▶ [Task to complete]
Set down the lines from the one containing "share = FINE_SHARE" to the one containing "for node in", both lines included, exactly as they stand and with no other lines.
______________________________
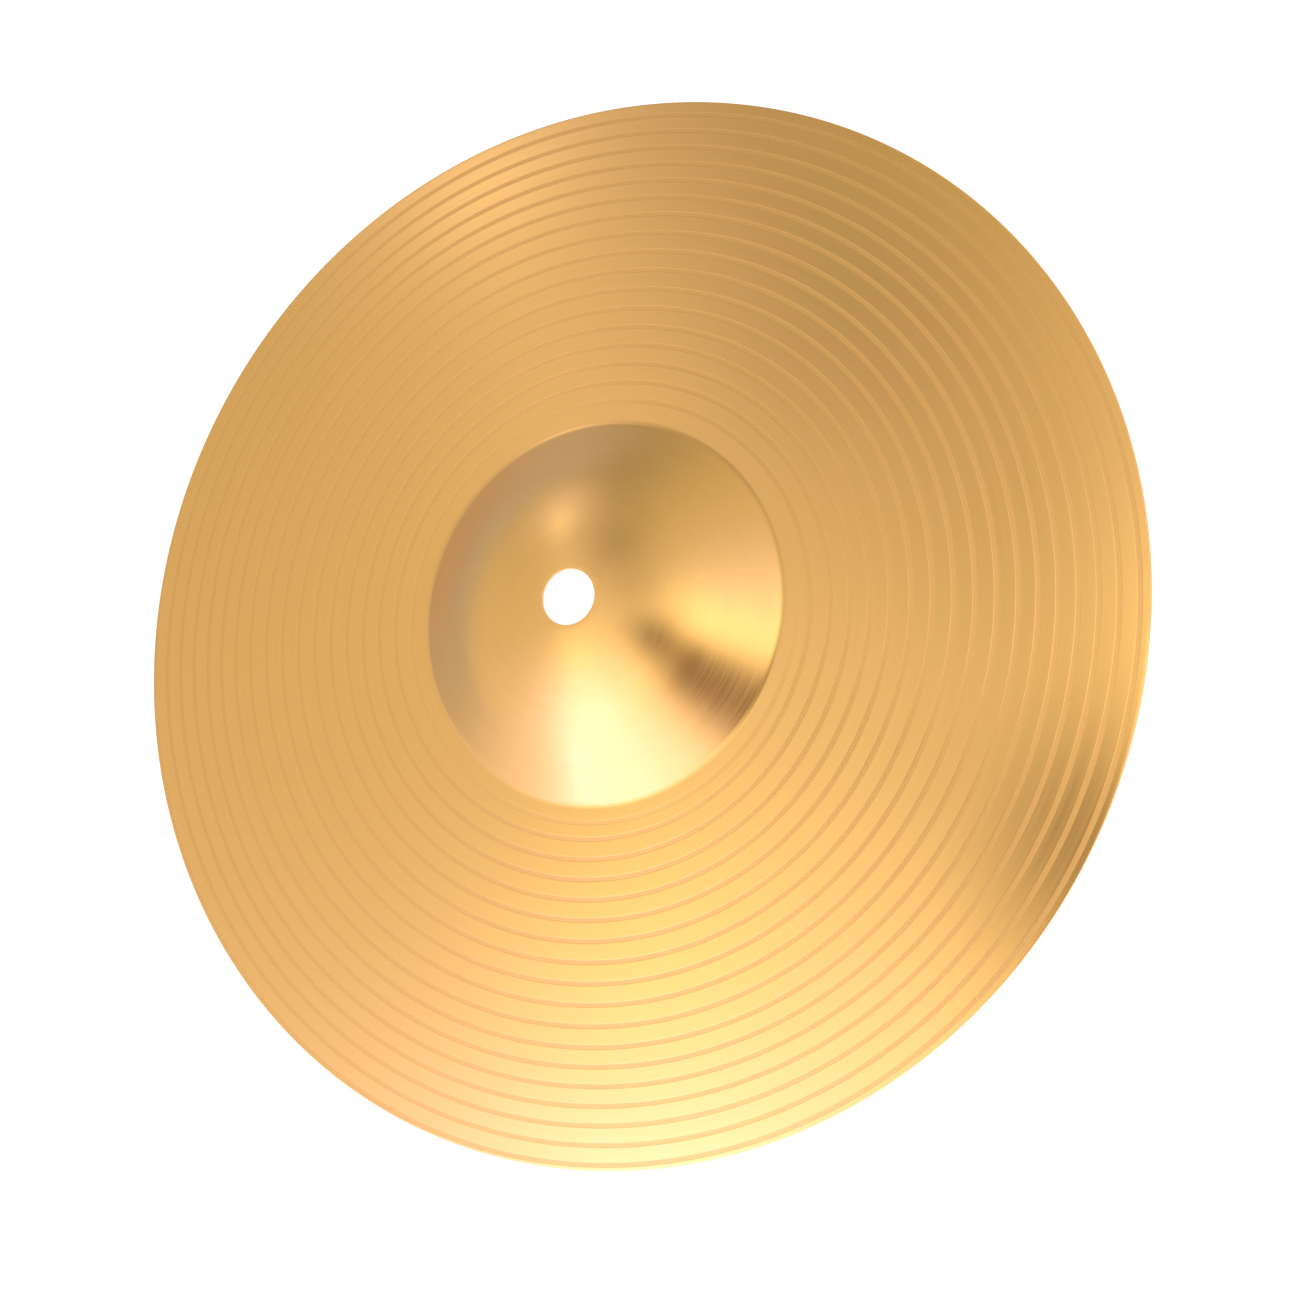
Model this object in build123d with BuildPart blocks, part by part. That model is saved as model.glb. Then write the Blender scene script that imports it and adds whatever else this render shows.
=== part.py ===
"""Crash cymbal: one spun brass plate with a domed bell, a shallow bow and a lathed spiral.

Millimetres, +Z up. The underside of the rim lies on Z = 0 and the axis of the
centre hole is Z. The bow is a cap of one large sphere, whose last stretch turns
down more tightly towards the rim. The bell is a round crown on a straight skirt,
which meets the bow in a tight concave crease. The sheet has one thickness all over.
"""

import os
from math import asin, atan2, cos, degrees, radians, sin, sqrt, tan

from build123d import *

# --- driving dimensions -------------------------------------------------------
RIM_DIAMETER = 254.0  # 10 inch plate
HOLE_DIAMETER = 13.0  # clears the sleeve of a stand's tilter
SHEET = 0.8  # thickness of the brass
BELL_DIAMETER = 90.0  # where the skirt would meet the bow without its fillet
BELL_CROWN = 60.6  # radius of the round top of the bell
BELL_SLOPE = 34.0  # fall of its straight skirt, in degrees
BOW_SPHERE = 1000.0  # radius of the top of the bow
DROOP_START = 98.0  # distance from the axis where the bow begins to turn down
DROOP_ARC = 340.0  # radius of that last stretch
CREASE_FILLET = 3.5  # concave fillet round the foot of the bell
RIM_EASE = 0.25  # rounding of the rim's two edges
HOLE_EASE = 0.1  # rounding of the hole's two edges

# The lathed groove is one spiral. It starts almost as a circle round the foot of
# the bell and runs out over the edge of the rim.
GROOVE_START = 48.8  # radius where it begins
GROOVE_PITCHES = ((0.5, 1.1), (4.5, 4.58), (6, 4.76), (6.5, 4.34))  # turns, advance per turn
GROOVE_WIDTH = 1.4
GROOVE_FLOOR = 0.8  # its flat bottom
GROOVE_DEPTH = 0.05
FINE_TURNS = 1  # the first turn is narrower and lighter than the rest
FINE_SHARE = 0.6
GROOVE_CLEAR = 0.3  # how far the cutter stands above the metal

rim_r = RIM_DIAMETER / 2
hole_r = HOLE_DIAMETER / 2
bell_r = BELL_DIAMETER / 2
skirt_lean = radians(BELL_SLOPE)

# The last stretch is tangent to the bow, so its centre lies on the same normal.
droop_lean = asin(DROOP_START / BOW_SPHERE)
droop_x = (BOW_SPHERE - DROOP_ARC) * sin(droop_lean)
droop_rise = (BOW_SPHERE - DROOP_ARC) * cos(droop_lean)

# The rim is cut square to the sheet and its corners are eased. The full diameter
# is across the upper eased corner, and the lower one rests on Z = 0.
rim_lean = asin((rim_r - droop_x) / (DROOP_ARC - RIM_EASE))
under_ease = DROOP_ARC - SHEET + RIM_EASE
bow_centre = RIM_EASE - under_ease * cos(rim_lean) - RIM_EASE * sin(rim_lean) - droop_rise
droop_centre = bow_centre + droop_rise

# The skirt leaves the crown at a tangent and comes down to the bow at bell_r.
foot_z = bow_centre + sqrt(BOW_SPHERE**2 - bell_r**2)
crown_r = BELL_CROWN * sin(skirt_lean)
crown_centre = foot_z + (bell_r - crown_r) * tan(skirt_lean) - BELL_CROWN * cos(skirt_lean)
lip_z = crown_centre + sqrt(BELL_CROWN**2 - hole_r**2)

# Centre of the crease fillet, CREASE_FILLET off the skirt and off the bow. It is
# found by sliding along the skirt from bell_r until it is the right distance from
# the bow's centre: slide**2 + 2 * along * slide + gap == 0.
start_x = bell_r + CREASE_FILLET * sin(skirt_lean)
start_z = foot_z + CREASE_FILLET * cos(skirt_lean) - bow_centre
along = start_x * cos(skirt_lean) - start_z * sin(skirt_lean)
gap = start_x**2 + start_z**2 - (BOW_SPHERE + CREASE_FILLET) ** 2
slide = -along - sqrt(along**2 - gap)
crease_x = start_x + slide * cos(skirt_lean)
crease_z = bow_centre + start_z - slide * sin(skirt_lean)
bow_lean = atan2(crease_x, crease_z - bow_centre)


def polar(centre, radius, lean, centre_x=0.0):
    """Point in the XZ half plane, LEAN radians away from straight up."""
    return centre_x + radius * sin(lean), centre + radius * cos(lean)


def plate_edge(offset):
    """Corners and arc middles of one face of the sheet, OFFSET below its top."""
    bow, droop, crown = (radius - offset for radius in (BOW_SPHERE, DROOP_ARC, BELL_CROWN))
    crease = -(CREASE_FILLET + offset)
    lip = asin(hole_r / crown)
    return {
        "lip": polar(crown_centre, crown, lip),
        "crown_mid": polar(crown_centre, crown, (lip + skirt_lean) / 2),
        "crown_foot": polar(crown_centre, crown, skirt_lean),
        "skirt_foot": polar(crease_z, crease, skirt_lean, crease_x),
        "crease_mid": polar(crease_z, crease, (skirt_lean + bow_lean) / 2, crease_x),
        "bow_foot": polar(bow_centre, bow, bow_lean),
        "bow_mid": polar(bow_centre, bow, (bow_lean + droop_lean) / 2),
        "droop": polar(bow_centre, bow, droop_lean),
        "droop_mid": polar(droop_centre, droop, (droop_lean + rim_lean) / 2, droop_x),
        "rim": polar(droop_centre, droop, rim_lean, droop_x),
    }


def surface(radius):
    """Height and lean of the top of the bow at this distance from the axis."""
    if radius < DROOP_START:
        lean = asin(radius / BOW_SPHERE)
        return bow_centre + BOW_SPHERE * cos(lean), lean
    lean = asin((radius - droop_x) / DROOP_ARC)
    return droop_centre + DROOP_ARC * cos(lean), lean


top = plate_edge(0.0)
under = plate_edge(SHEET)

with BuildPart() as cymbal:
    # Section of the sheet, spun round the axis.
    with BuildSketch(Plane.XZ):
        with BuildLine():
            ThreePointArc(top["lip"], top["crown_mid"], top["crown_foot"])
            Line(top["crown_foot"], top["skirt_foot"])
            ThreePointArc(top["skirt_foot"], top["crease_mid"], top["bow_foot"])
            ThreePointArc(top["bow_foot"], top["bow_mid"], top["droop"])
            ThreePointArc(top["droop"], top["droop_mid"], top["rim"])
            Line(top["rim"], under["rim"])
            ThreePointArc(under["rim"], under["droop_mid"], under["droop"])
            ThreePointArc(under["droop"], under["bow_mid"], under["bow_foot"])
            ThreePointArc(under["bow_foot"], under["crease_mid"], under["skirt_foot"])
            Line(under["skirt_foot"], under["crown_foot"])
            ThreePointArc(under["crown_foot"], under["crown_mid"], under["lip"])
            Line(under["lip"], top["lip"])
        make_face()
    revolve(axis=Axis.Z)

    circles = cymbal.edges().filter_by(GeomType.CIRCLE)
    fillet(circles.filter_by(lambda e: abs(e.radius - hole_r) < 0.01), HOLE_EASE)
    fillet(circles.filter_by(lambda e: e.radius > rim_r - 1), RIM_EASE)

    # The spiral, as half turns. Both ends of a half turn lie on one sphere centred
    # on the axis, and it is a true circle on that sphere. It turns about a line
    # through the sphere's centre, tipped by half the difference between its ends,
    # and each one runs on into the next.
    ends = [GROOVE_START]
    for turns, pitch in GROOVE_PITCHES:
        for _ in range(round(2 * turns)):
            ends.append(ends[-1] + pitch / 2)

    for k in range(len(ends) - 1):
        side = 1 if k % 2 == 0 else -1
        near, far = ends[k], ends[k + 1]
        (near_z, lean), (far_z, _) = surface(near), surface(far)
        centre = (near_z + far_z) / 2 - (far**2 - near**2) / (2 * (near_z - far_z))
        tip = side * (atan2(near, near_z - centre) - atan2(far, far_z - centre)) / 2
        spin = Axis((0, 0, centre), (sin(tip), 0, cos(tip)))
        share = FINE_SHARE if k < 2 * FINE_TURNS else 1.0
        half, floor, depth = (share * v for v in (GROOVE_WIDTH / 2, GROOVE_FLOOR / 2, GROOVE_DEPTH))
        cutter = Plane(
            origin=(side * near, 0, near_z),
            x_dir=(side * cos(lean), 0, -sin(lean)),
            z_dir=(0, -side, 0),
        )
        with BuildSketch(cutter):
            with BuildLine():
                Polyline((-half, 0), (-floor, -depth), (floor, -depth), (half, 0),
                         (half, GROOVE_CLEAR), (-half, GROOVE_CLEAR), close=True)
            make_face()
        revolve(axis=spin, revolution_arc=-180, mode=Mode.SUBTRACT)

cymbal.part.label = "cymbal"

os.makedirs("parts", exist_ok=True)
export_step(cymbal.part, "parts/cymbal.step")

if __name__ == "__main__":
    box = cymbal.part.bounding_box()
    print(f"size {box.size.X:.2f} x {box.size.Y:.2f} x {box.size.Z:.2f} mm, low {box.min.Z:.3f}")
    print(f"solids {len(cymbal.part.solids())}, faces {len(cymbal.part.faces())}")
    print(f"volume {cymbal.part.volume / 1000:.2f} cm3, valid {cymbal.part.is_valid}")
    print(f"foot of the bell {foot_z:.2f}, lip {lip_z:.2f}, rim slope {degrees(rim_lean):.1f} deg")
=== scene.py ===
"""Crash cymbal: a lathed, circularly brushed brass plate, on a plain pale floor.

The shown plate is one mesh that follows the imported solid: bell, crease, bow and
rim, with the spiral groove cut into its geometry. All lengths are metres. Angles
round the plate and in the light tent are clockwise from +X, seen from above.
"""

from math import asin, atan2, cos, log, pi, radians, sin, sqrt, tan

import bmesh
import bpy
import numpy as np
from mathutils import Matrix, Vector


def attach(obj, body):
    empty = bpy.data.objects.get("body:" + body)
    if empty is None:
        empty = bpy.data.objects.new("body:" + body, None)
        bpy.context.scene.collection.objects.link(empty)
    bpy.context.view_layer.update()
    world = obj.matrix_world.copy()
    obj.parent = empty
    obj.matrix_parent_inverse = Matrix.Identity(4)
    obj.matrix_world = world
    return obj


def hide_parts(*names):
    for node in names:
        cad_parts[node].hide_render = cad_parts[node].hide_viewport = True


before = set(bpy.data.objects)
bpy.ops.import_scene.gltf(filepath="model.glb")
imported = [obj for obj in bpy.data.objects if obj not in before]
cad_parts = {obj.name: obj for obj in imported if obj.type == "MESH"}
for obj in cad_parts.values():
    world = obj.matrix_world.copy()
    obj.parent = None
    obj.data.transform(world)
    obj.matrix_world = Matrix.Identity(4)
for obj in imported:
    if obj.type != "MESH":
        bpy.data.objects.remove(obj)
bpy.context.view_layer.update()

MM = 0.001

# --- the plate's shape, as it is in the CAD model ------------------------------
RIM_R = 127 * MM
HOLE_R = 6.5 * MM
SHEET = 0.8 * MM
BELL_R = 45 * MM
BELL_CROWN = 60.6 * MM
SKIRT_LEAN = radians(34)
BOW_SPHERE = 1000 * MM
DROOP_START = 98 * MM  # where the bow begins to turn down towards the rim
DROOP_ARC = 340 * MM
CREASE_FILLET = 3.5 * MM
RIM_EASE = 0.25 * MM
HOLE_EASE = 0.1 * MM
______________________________
▶ [Problem solution]
        share = FINE_SHARE if k < 2 * FINE_TURNS else 1.0
        half, floor, depth = (share * v for v in (GROOVE_WIDTH / 2, GROOVE_FLOOR / 2, GROOVE_DEPTH))
        cutter = Plane(
            origin=(side * near, 0, near_z),
            x_dir=(side * cos(lean), 0, -sin(lean)),
            z_dir=(0, -side, 0),
        )
        with BuildSketch(cutter):
            with BuildLine():
                Polyline((-half, 0), (-floor, -depth), (floor, -depth), (half, 0),
                         (half, GROOVE_CLEAR), (-half, GROOVE_CLEAR), close=True)
            make_face()
        revolve(axis=spin, revolution_arc=-180, mode=Mode.SUBTRACT)

cymbal.part.label = "cymbal"

os.makedirs("parts", exist_ok=True)
export_step(cymbal.part, "parts/cymbal.step")

if __name__ == "__main__":
    box = cymbal.part.bounding_box()
    print(f"size {box.size.X:.2f} x {box.size.Y:.2f} x {box.size.Z:.2f} mm, low {box.min.Z:.3f}")
    print(f"solids {len(cymbal.part.solids())}, faces {len(cymbal.part.faces())}")
    print(f"volume {cymbal.part.volume / 1000:.2f} cm3, valid {cymbal.part.is_valid}")
    print(f"foot of the bell {foot_z:.2f}, lip {lip_z:.2f}, rim slope {degrees(rim_lean):.1f} deg")
=== scene.py ===
"""Crash cymbal: a lathed, circularly brushed brass plate, on a plain pale floor.

The shown plate is one mesh that follows the imported solid: bell, crease, bow and
rim, with the spiral groove cut into its geometry. All lengths are metres. Angles
round the plate and in the light tent are clockwise from +X, seen from above.
"""

from math import asin, atan2, cos, log, pi, radians, sin, sqrt, tan

import bmesh
import bpy
import numpy as np
from mathutils import Matrix, Vector


def attach(obj, body):
    empty = bpy.data.objects.get("body:" + body)
    if empty is None:
        empty = bpy.data.objects.new("body:" + body, None)
        bpy.context.scene.collection.objects.link(empty)
    bpy.context.view_layer.update()
    world = obj.matrix_world.copy()
    obj.parent = empty
    obj.matrix_parent_inverse = Matrix.Identity(4)
    obj.matrix_world = world
    return obj


def hide_parts(*names):
    for node in names:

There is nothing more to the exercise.